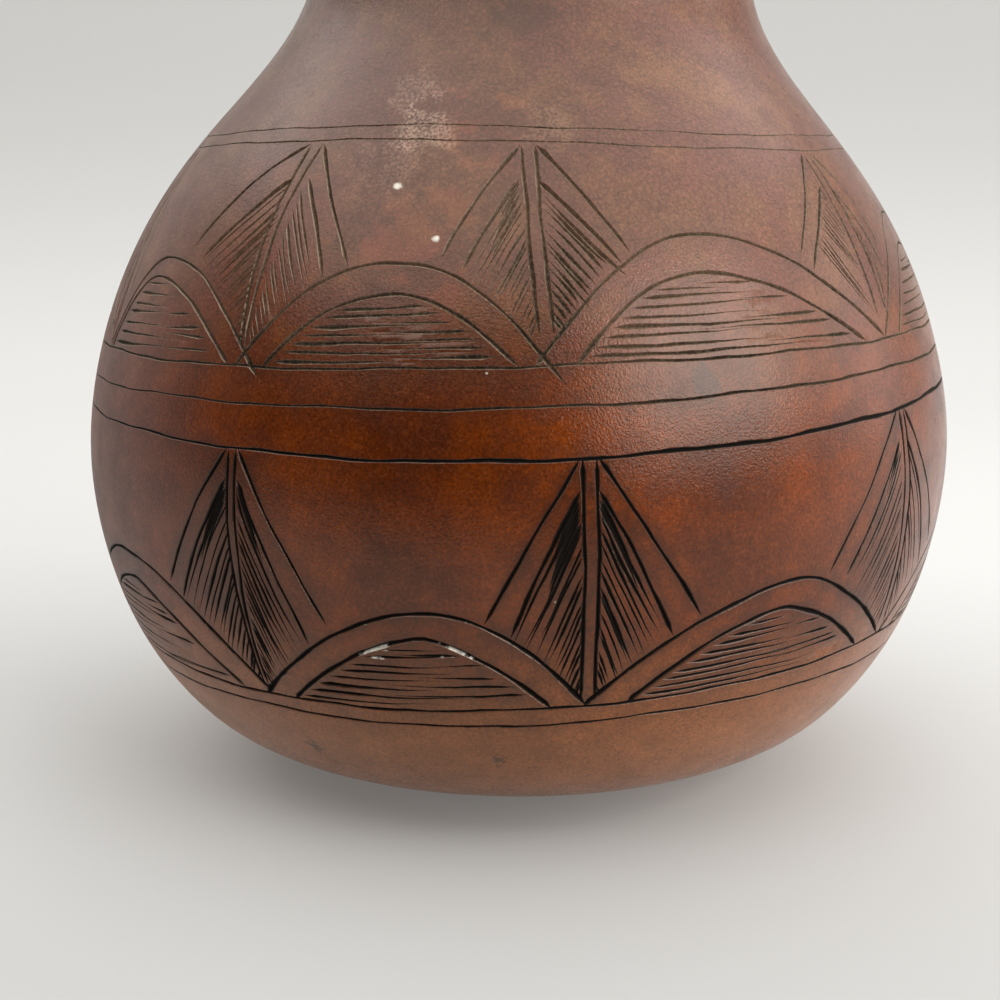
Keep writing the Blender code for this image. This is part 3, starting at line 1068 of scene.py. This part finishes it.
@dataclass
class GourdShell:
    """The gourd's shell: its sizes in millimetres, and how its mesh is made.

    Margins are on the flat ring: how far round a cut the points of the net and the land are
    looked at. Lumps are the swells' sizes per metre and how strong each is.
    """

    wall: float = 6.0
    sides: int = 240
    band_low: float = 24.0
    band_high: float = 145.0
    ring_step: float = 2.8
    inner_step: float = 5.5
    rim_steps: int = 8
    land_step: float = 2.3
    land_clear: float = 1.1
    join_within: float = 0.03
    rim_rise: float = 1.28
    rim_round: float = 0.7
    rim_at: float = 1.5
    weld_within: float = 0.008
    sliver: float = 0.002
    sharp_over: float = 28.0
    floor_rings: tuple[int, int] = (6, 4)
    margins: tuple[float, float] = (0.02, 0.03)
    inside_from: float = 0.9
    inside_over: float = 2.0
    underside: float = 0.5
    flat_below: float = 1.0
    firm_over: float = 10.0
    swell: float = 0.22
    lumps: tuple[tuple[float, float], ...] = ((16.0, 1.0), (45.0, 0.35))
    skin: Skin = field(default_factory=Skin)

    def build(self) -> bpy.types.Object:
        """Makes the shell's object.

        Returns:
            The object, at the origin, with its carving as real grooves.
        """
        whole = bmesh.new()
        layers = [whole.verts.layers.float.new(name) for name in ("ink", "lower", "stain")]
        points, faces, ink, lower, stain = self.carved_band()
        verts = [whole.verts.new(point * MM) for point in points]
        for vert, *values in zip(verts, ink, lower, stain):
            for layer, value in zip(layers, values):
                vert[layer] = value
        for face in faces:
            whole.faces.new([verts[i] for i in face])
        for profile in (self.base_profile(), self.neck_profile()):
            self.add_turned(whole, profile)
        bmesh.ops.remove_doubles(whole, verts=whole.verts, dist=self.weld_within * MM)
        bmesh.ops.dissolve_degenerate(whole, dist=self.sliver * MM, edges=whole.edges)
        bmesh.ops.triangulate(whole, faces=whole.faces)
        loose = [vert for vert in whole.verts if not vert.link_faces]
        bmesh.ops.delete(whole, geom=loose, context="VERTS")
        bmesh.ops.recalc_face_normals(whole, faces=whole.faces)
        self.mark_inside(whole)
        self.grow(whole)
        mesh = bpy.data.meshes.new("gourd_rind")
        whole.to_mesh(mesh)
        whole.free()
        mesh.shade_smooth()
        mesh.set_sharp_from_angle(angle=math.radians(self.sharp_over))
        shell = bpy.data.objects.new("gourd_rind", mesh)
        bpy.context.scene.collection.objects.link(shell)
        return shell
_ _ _
## Given task
Please quote the data above in full, with no line missing.

## Answer to this exercise
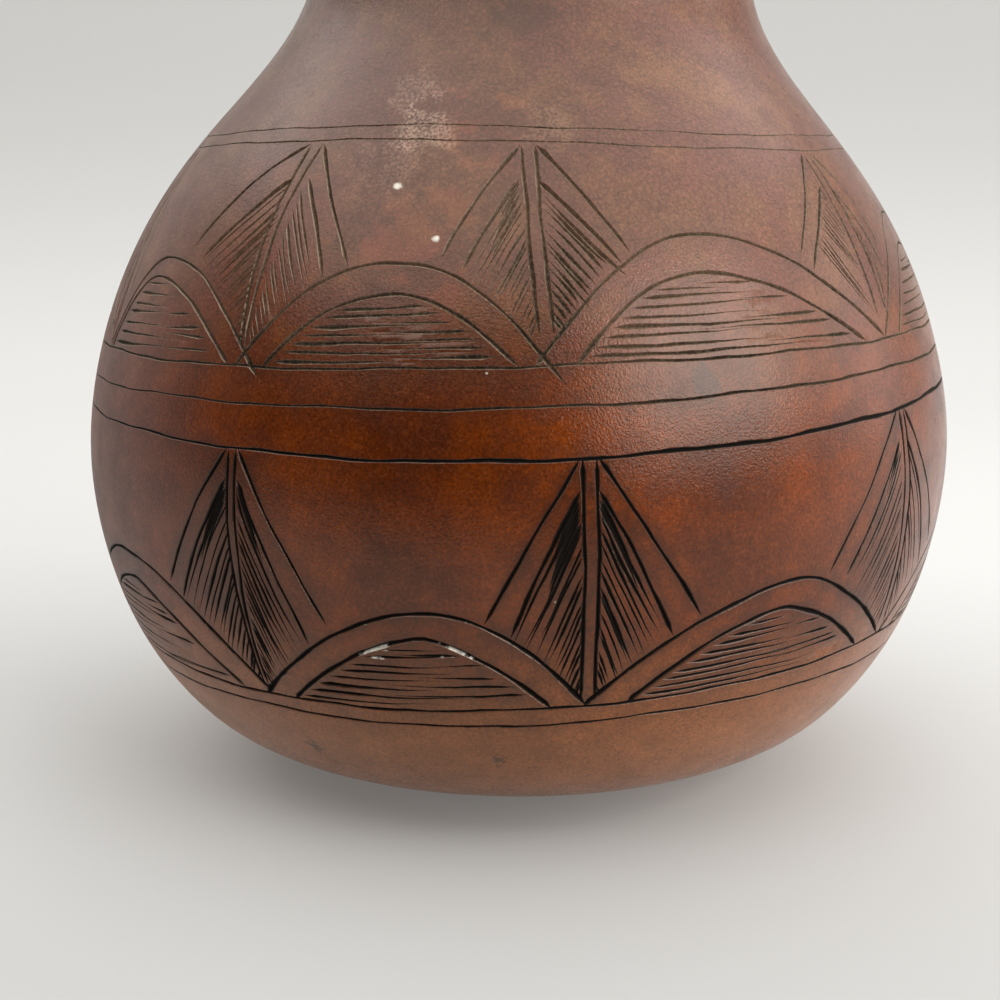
Keep writing the Blender code for this image. This is part 3, starting at line 1068 of scene.py. This part finishes it.
@dataclass
class GourdShell:
    """The gourd's shell: its sizes in millimetres, and how its mesh is made.

    Margins are on the flat ring: how far round a cut the points of the net and the land are
    looked at. Lumps are the swells' sizes per metre and how strong each is.
    """

    wall: float = 6.0
    sides: int = 240
    band_low: float = 24.0
    band_high: float = 145.0
    ring_step: float = 2.8
    inner_step: float = 5.5
    rim_steps: int = 8
    land_step: float = 2.3
    land_clear: float = 1.1
    join_within: float = 0.03
    rim_rise: float = 1.28
    rim_round: float = 0.7
    rim_at: float = 1.5
    weld_within: float = 0.008
    sliver: float = 0.002
    sharp_over: float = 28.0
    floor_rings: tuple[int, int] = (6, 4)
    margins: tuple[float, float] = (0.02, 0.03)
    inside_from: float = 0.9
    inside_over: float = 2.0
    underside: float = 0.5
    flat_below: float = 1.0
    firm_over: float = 10.0
    swell: float = 0.22
    lumps: tuple[tuple[float, float], ...] = ((16.0, 1.0), (45.0, 0.35))
    skin: Skin = field(default_factory=Skin)

    def build(self) -> bpy.types.Object:
        """Makes the shell's object.

        Returns:
            The object, at the origin, with its carving as real grooves.
        """
        whole = bmesh.new()
        layers = [whole.verts.layers.float.new(name) for name in ("ink", "lower", "stain")]
        points, faces, ink, lower, stain = self.carved_band()
        verts = [whole.verts.new(point * MM) for point in points]
        for vert, *values in zip(verts, ink, lower, stain):
            for layer, value in zip(layers, values):
                vert[layer] = value
        for face in faces:
            whole.faces.new([verts[i] for i in face])
        for profile in (self.base_profile(), self.neck_profile()):
            self.add_turned(whole, profile)
        bmesh.ops.remove_doubles(whole, verts=whole.verts, dist=self.weld_within * MM)
        bmesh.ops.dissolve_degenerate(whole, dist=self.sliver * MM, edges=whole.edges)
        bmesh.ops.triangulate(whole, faces=whole.faces)
        loose = [vert for vert in whole.verts if not vert.link_faces]
        bmesh.ops.delete(whole, geom=loose, context="VERTS")
        bmesh.ops.recalc_face_normals(whole, faces=whole.faces)
        self.mark_inside(whole)
        self.grow(whole)
        mesh = bpy.data.meshes.new("gourd_rind")
        whole.to_mesh(mesh)
        whole.free()
        mesh.shade_smooth()
        mesh.set_sharp_from_angle(angle=math.radians(self.sharp_over))
        shell = bpy.data.objects.new("gourd_rind", mesh)
        bpy.context.scene.collection.objects.link(shell)
        return shell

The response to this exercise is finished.